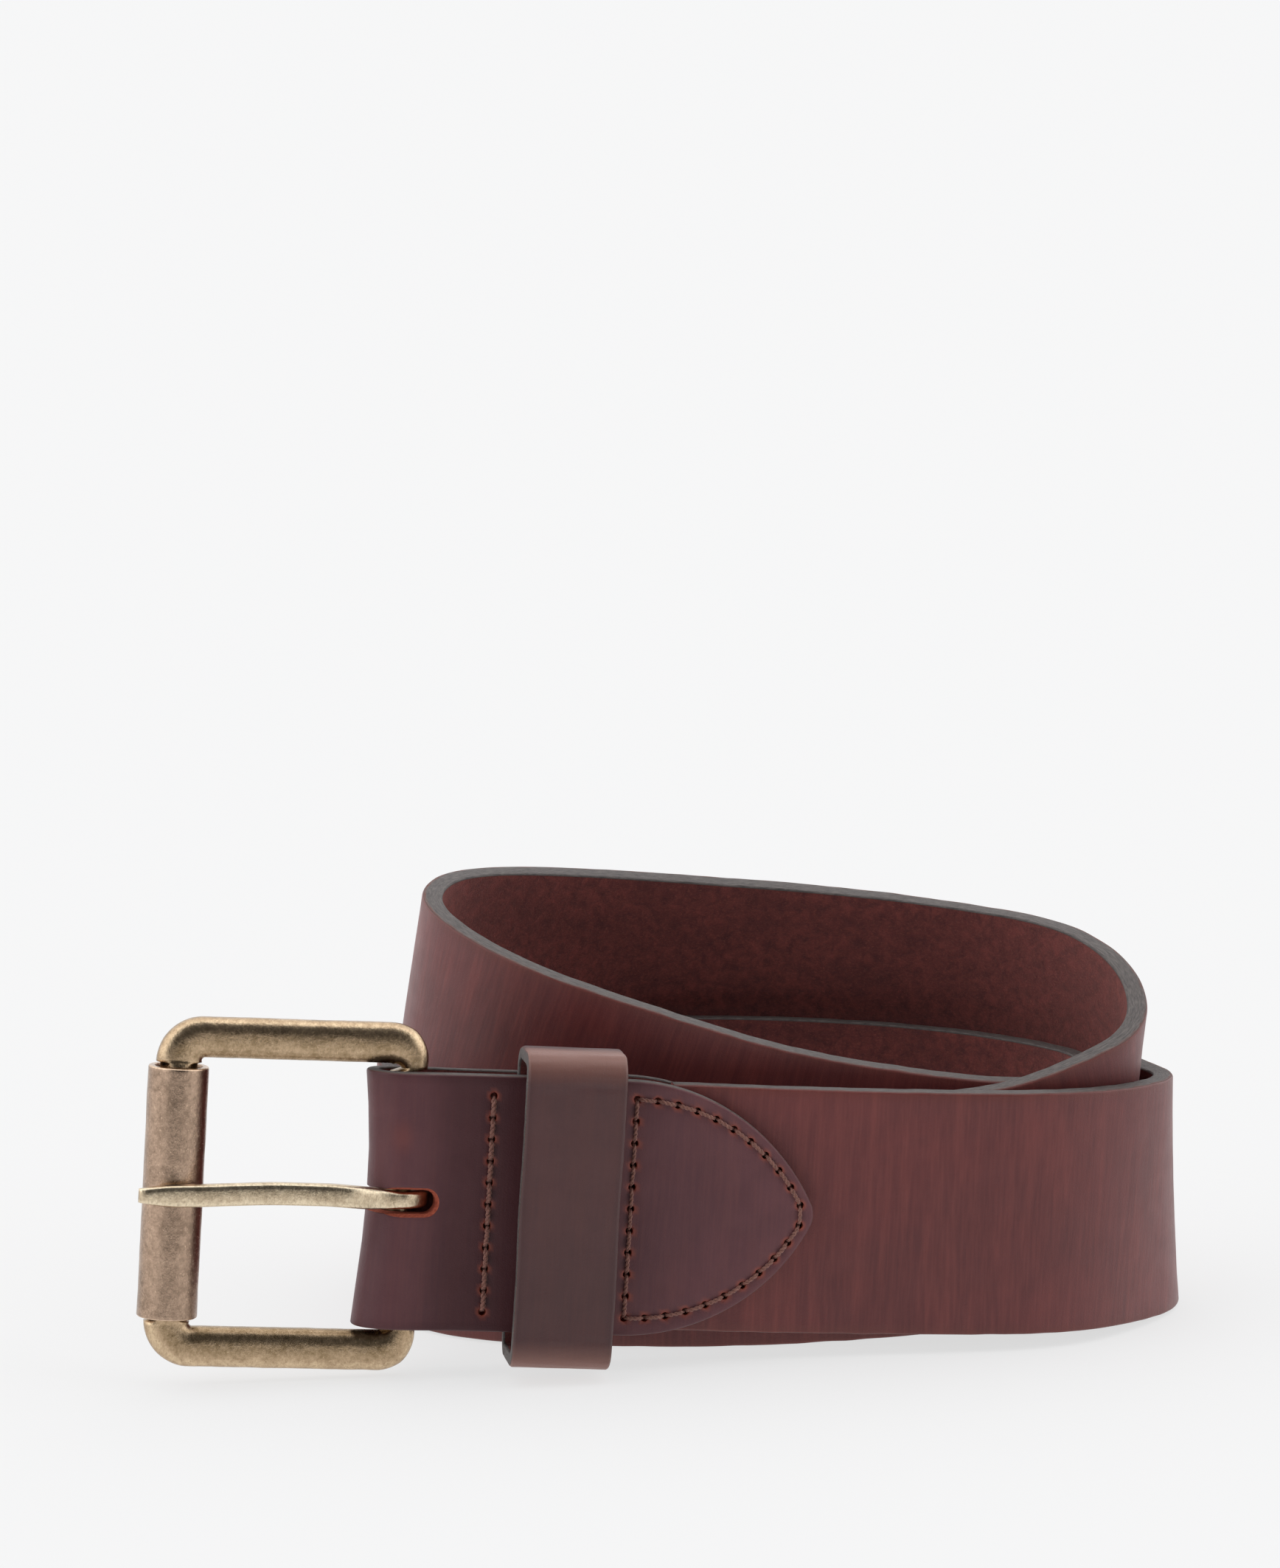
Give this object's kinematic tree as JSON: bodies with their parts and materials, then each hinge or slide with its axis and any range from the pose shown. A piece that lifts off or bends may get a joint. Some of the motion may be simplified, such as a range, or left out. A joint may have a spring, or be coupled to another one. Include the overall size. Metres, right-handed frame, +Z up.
{
  "type": "leather belt",
  "caption": "Wide leather belt with a roller buckle, sewn chape and keeper, rolled up and standing on its edge.",
  "frame": {"origin": "middle of the rolled belt's footprint, on the surface it stands on", "axes": "+X along the front run of the strap from the buckle, +Y from the grain side of the front run towards the back of the roll, +Z up, across the strap's width"},
  "size_m": [0.1766, 0.098, 0.0707],
  "materials": {
    "strap_leather": "satin reddish brown grain, dark dyed edges, matt flesh side",
    "chape_leather": "satin dark brown grain, dark dyed edges",
    "keeper_leather": "satin brown grain, creased at the bends",
    "thread": "twisted waxed thread, brown",
    "antique_brass": "antique brass, mottled dark patina, polished highlights",
    "steel": "bright staple wire"
  },
  "bodies": {
    "belt": {"strap": "strap_leather", "chape": "chape_leather", "row_thread_front": "thread", "row_thread_back": "thread", "panel_thread_front": "thread", "panel_thread_back": "thread"},
    "loop": {"keeper": "keeper_leather", "keeper_staple": "steel"},
    "frame": {"buckle_frame": "antique_brass"},
    "roller": {"roller": "antique_brass"},
    "prong": {"prong": "antique_brass"}
  },
  "joints": [
    {"name": "buckle_swing", "type": "hinge", "parent": "belt", "child": "frame", "pos_m": [-0.04626, -0.03519, 0.02866], "axis": [0.068, 0.0803, 0.9944], "range_deg": [-60, 20]},
    {"name": "prong_swing", "type": "hinge", "parent": "frame", "child": "prong", "pos_m": [-0.04626, -0.03519, 0.02866], "axis": [0.068, 0.0803, 0.9944], "range_deg": [0, 60]},
    {"name": "roller_spin", "type": "hinge", "parent": "frame", "child": "roller", "pos_m": [-0.08211, -0.03617, 0.03119], "axis": [0.068, 0.0803, 0.9944], "continuous": true},
    {"name": "keeper_slide", "type": "slide", "parent": "belt", "child": "loop", "axis": [0.9973, 0.0004, -0.0729], "range_m": [-0.0045, 0.001]}
  ]
}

* STATED PROBLEM:
In the listing above, locate each line with "bodies" and copy it.

* ANSWER:
Give this object's kinematic tree as JSON: bodies with their parts and materials, then each hinge or slide with its axis and any range from the pose shown. A piece that lifts off or bends may get a joint. Some of the motion may be simplified, such as a range, or left out. A joint may have a spring, or be coupled to another one. Include the overall size. Metres, right-handed frame, +Z up.
  "bodies": {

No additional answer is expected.